A pobreza não é fruto do destino, é consequência do egoísmo

Francisco publica mensagem para o V Dia Mundial dos Pobres, reforçando críticas ao sistema financeiro

O Papa alertou para as consequências sociais e económicas da pandemia, pedindo uma nova abordagem na luta contra a pobreza, numa mensagem divulgada hoje pelo Vaticano.

“A pandemia continua a bater à porta de milhões de pessoas e, mesmo quando não traz consigo o sofrimento e a morte, é portadora de pobreza. Os pobres têm aumentado desmesuradamente e o mesmo, infelizmente, continuará a verificar-se ainda nos próximos meses”, escreve Francisco, na sua mensagem para o V Dia Mundial dos Pobres, que a Igreja Católica vai celebrar a 14 de novembro, penúltimo domingo do ano litúrgico.

O texto tem como tema ‘Sempre tereis pobres entre vós’, inspirado numa passagem do Evangelho segundo São Marcos (Mc 14, 7).

O Papa aborda a multiplicação de novas formas de pobreza, questionando discursos políticos que fazem dos pobres “responsáveis pela sua condição” e mesmo um “peso intolerável” para o sistema económico.

Um estilo de vida individualista é cúmplice na geração da pobreza e, muitas vezes, descarrega sobre os pobres toda a responsabilidade da sua condição. Mas a pobreza não é fruto do destino; é consequência do egoísmo”.

Francisco aponta o dedo a agentes económicos e financeiros “sem escrúpulos”, sem “sentido humanitário e responsabilidade social”.

“Um mercado que ignora ou discrimina os princípios éticos cria condições desumanas que se abatem sobre pessoas que já vivem em condições precárias”, acrescenta.

A situação global, indica, foi agravada pela crise da Covid-19, que exige, segundo o Papa respostas concretas para o desemprego, com mais solidariedade social e promoção humana.

Não se trata de serenar a nossa consciência dando qualquer esmola, mas antes de contrariar a cultura da indiferença e da injustiça com que se olha os pobres”.

A mensagem questiona o tipo de resposta que tem sido dada a milhões de pobres, muitas vezes deixados na “indiferença, quando não a aversão”, defendendo um maior protagonismo dos que são desfavorecidos na criação de novas políticas de solidariedade e a partilha.

“Impõe-se uma abordagem diferente da pobreza. É um desafio que os governos e as instituições mundiais precisam de perfilhar, com um modelo social clarividente, capaz de enfrentar as novas formas de pobreza que invadem o mundo e marcarão de maneira decisiva as próximas décadas”, sustenta o pontífice.

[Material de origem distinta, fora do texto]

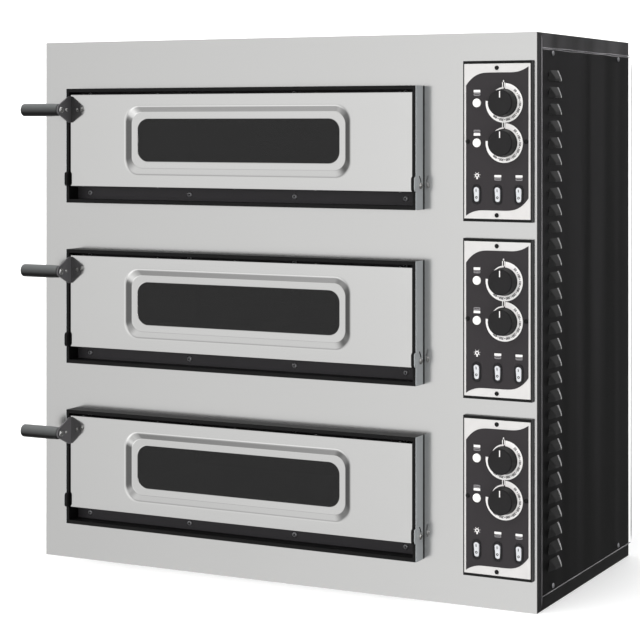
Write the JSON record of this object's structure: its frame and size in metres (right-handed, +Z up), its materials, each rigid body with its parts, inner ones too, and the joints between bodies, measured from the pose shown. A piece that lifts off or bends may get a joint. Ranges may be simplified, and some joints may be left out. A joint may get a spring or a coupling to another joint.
{
  "type": "deck oven",
  "caption": "Electric deck oven for baking, with stacked chambers behind drop-down glazed doors and a control panel beside each.",
  "frame": {"origin": "centre of the casing's underside, where it rests", "axes": "+Z up, doors face -Y, controls on the +X side"},
  "size_m": [0.927, 0.5409, 0.898],
  "materials": {
    "stainless": "fine horizontal brushing",
    "black_paint": "satin black powder coat",
    "zinc_plate": "zinc-coated sheet",
    "chamber_steel": "aluminised sheet, dulled by heat",
    "black_enamel": "satin black",
    "window_glass": "dark tempered glass",
    "lamp_glass": "clear pressed glass",
    "element_sheath": "oxidised steel tube",
    "refractory": "fine cordierite slab",
    "mineral_wool": "loose wool batt",
    "porcelain": "glazed",
    "printed_plate": "white plate with a dark printed field",
    "knob_plastic": "fine-textured black",
    "grip_plastic": "satin black",
    "black_plastic": "moulded black",
    "pilot_lens": "milky lens",
    "rocker_plastic": "white rocker with printed marks",
    "bright_screw": "bright zinc plating"
  },
  "bodies": {
    "casing": {"front_panel": "stainless", "front_frame": "black_paint", "side_panel_left": "black_paint", "side_panel_right": "black_paint", "top_cover": "black_paint", "bottom_pan": "black_paint", "back_panel": "zinc_plate", "bulkhead": "zinc_plate", "cable_gland": "black_plastic", "terminal_block": "porcelain", "upper_elements": "element_sheath", "lower_elements": "element_sheath", "baking_stones": "refractory", "oven_lamps": "lamp_glass", "insulation": "mineral_wool", "control_boxes": "black_paint", "faceplates": "printed_plate", "pilot_lamps": "pilot_lens", "thermostats": "zinc_plate", "switch_bodies": "black_plastic", "casing_screws": "bright_screw", "chamber_liner_upper": "chamber_steel", "door_surround_upper": "black_paint", "chamber_liner_middle": "chamber_steel", "door_surround_middle": "black_paint", "chamber_liner_lower": "chamber_steel", "door_surround_lower": "black_paint"},
    "door_upper": {"door_skin_upper": "stainless", "door_liner_upper": "black_enamel", "door_glass_upper": "window_glass", "handle_plate_upper": "black_paint", "handle_grip_upper": "grip_plastic", "door_fasteners_upper": "bright_screw"},
    "knob_upper_1": {"knob_upper_1": "knob_plastic"},
    "knob_upper_2": {"knob_upper_2": "knob_plastic"},
    "rocker_upper_1": {"rocker_upper_1": "rocker_plastic"},
    "rocker_upper_2": {"rocker_upper_2": "rocker_plastic"},
    "rocker_upper_3": {"rocker_upper_3": "rocker_plastic"},
    "door_middle": {"door_skin_middle": "stainless", "door_liner_middle": "black_enamel", "door_glass_middle": "window_glass", "handle_plate_middle": "black_paint", "handle_grip_middle": "grip_plastic", "door_fasteners_middle": "bright_screw"},
    "knob_middle_1": {"knob_middle_1": "knob_plastic"},
    "knob_middle_2": {"knob_middle_2": "knob_plastic"},
    "rocker_middle_1": {"rocker_middle_1": "rocker_plastic"},
    "rocker_middle_2": {"rocker_middle_2": "rocker_plastic"},
    "rocker_middle_3": {"rocker_middle_3": "rocker_plastic"},
    "door_lower": {"door_skin_lower": "stainless", "door_liner_lower": "black_enamel", "door_glass_lower": "window_glass", "handle_plate_lower": "black_paint", "handle_grip_lower": "grip_plastic", "door_fasteners_lower": "bright_screw"},
    "knob_lower_1": {"knob_lower_1": "knob_plastic"},
    "knob_lower_2": {"knob_lower_2": "knob_plastic"},
    "rocker_lower_1": {"rocker_lower_1": "rocker_plastic"},
    "rocker_lower_2": {"rocker_lower_2": "rocker_plastic"},
    "rocker_lower_3": {"rocker_lower_3": "rocker_plastic"}
  },
  "joints": [
    {"name": "door_upper_hinge", "type": "hinge", "parent": "casing", "child": "door_upper", "pos_m": [-0.0635, -0.241, 0.6578], "axis": [1, 0, 0], "range_deg": [0, 90]},
    {"name": "knob_upper_1_turn", "type": "hinge", "parent": "casing", "child": "knob_upper_1", "pos_m": [0.4064, -0.247, 0.7885], "axis": [0, 1, 0], "range_deg": [0, 270]},
    {"name": "knob_upper_2_turn", "type": "hinge", "parent": "casing", "child": "knob_upper_2", "pos_m": [0.4064, -0.247, 0.7262], "axis": [0, 1, 0], "range_deg": [0, 270]},
    {"name": "rocker_upper_1_tilt", "type": "hinge", "parent": "casing", "child": "rocker_upper_1", "pos_m": [0.3604, -0.23, 0.646], "axis": [-1, 0, 0], "range_deg": [0, 14]},
    {"name": "rocker_upper_2_tilt", "type": "hinge", "parent": "casing", "child": "rocker_upper_2", "pos_m": [0.3955, -0.23, 0.646], "axis": [-1, 0, 0], "range_deg": [0, 14]},
    {"name": "rocker_upper_3_tilt", "type": "hinge", "parent": "casing", "child": "rocker_upper_3", "pos_m": [0.4306, -0.23, 0.646], "axis": [-1, 0, 0], "range_deg": [0, 14]},
    {"name": "door_middle_hinge", "type": "hinge", "parent": "casing", "child": "door_middle", "pos_m": [-0.0635, -0.241, 0.3808], "axis": [1, 0, 0], "range_deg": [0, 90]},
    {"name": "knob_middle_1_turn", "type": "hinge", "parent": "casing", "child": "knob_middle_1", "pos_m": [0.4064, -0.247, 0.5115], "axis": [0, 1, 0], "range_deg": [0, 270]},
    {"name": "knob_middle_2_turn", "type": "hinge", "parent": "casing", "child": "knob_middle_2", "pos_m": [0.4064, -0.247, 0.4492], "axis": [0, 1, 0], "range_deg": [0, 270]},
    {"name": "rocker_middle_1_tilt", "type": "hinge", "parent": "casing", "child": "rocker_middle_1", "pos_m": [0.3604, -0.23, 0.369], "axis": [-1, 0, 0], "range_deg": [0, 14]},
    {"name": "rocker_middle_2_tilt", "type": "hinge", "parent": "casing", "child": "rocker_middle_2", "pos_m": [0.3955, -0.23, 0.369], "axis": [-1, 0, 0], "range_deg": [0, 14]},
    {"name": "rocker_middle_3_tilt", "type": "hinge", "parent": "casing", "child": "rocker_middle_3", "pos_m": [0.4306, -0.23, 0.369], "axis": [-1, 0, 0], "range_deg": [0, 14]},
    {"name": "door_lower_hinge", "type": "hinge", "parent": "casing", "child": "door_lower", "pos_m": [-0.0635, -0.241, 0.1038], "axis": [1, 0, 0], "range_deg": [0, 90]},
    {"name": "knob_lower_1_turn", "type": "hinge", "parent": "casing", "child": "knob_lower_1", "pos_m": [0.4064, -0.247, 0.2345], "axis": [0, 1, 0], "range_deg": [0, 270]},
    {"name": "knob_lower_2_turn", "type": "hinge", "parent": "casing", "child": "knob_lower_2", "pos_m": [0.4064, -0.247, 0.1722], "axis": [0, 1, 0], "range_deg": [0, 270]},
    {"name": "rocker_lower_1_tilt", "type": "hinge", "parent": "casing", "child": "rocker_lower_1", "pos_m": [0.3604, -0.23, 0.092], "axis": [-1, 0, 0], "range_deg": [0, 14]},
    {"name": "rocker_lower_2_tilt", "type": "hinge", "parent": "casing", "child": "rocker_lower_2", "pos_m": [0.3955, -0.23, 0.092], "axis": [-1, 0, 0], "range_deg": [0, 14]},
    {"name": "rocker_lower_3_tilt", "type": "hinge", "parent": "casing", "child": "rocker_lower_3", "pos_m": [0.4306, -0.23, 0.092], "axis": [-1, 0, 0], "range_deg": [0, 14]}
  ]
}
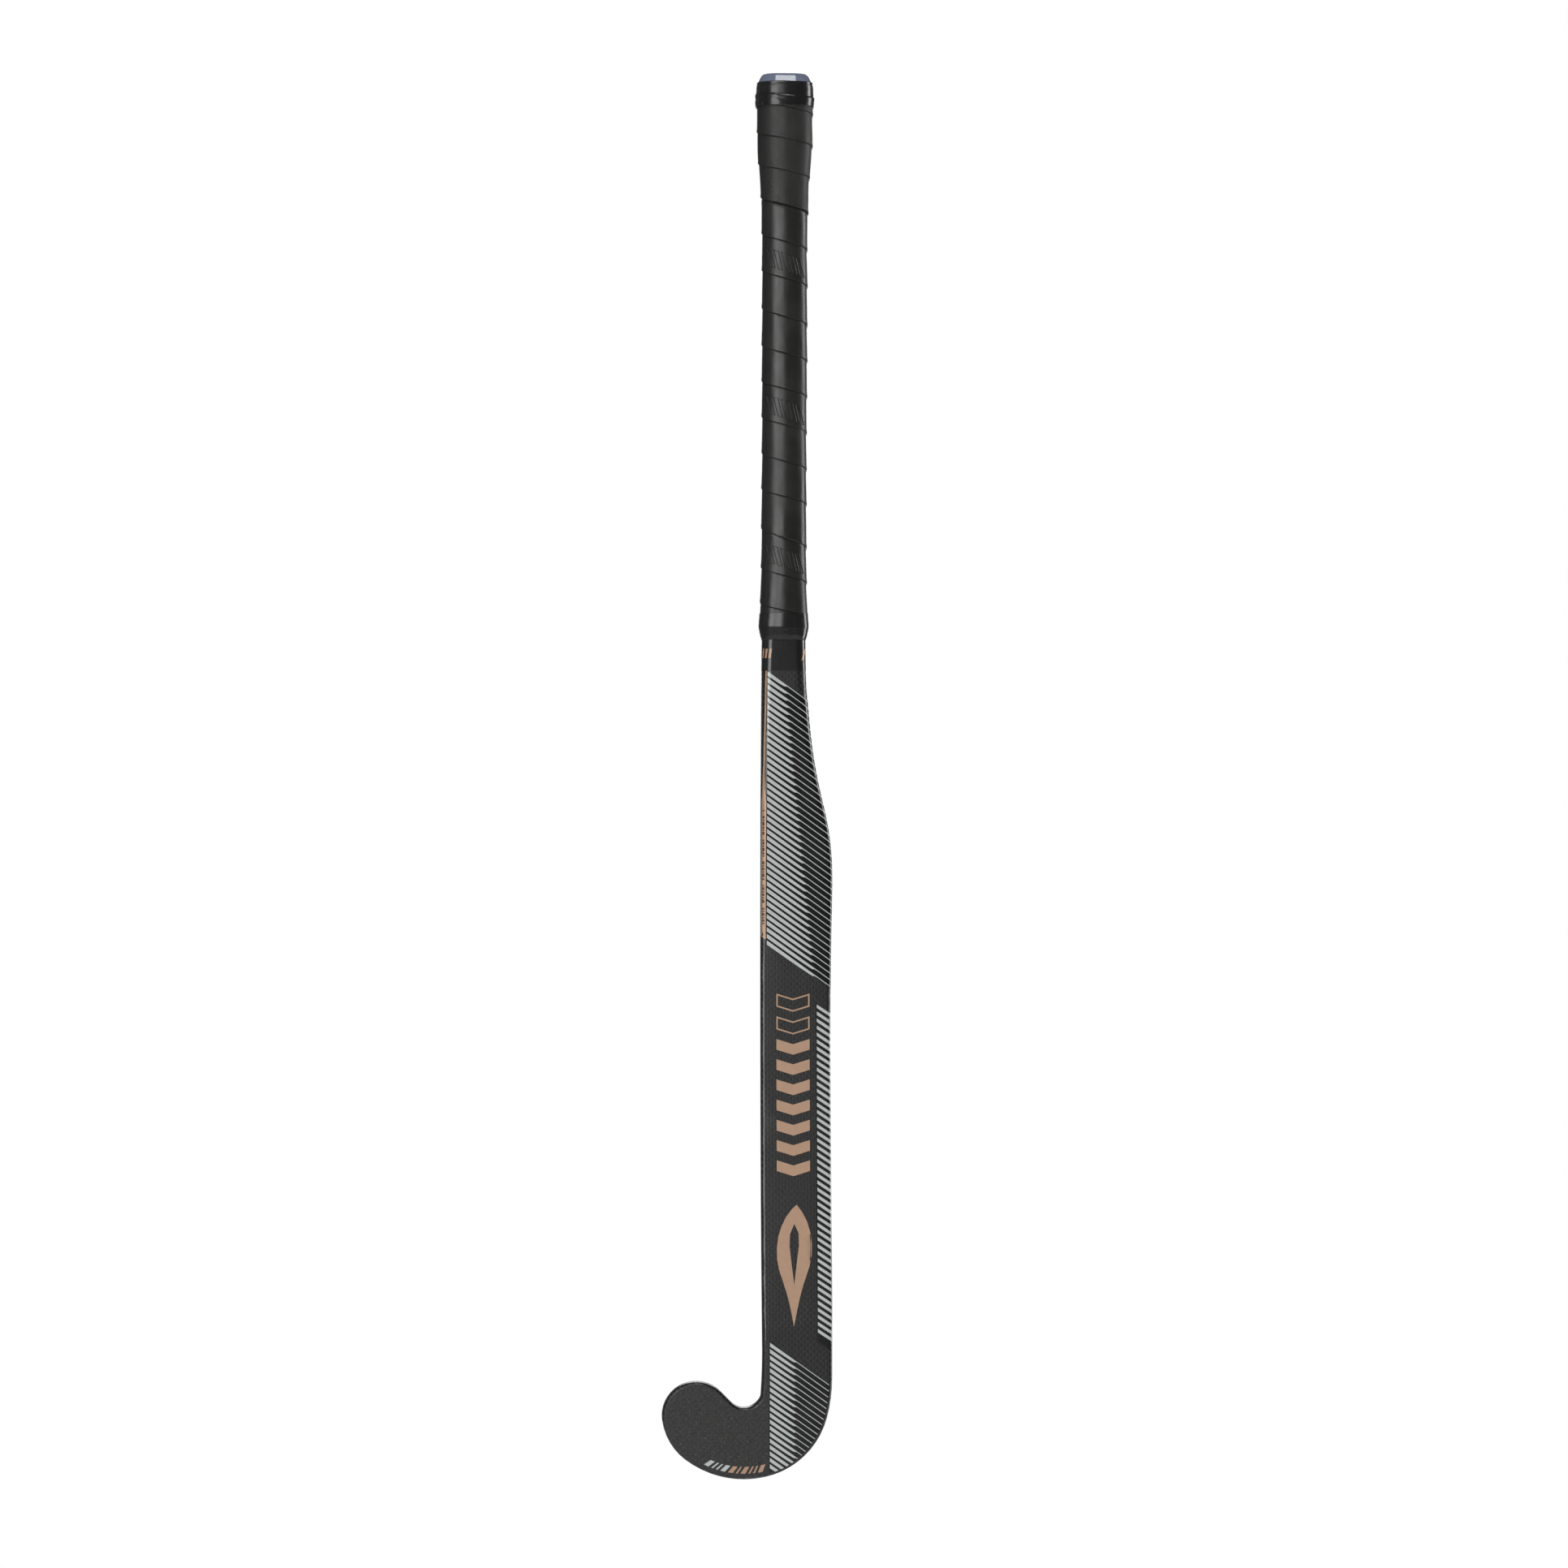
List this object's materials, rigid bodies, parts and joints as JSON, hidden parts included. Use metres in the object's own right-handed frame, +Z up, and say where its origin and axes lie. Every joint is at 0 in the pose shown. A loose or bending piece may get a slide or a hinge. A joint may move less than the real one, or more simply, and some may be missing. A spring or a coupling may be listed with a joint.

Francisco insiste na ideia de evitar a culpabilização das pobres pela sua condição, considerando que este discurso coloca em causa “o próprio conceito de democracia”.

“Servir eficazmente os pobres incita à ação e permite encontrar as formas mais adequadas para levantar e promover esta parte da humanidade, demasiadas vezes anónima e sem voz, mas que em si mesma traz impresso o rosto do Salvador que pede ajuda”, refere.

A mensagem do Papa foi assinada, simbolicamente, a 13 de junho, dia da festa litúrgica de Santo António.

O texto conclui-se com votos de que este Dia Mundial dos Pobres se afirme cada vez mais na Igreja Católica, levando a “um movimento de evangelização”.

“Não podemos ficar à espera que batam à nossa porta”, assinala Francisco.

No texto, o Papa evoca a figura do padre Damião de Veuster, “Santo apóstolo dos leprosos”, que com eles viveu e morreu na ilha de Molokai.

“O seu testemunho é muito atual nestes nossos dias, marcados pela pandemia de coronavírus: com certeza a graça de Deus está em ação no coração de muitas pessoas que, sem dar nas vistas, se gastam concretamente partilhando o destino dos mais pobres”, refere.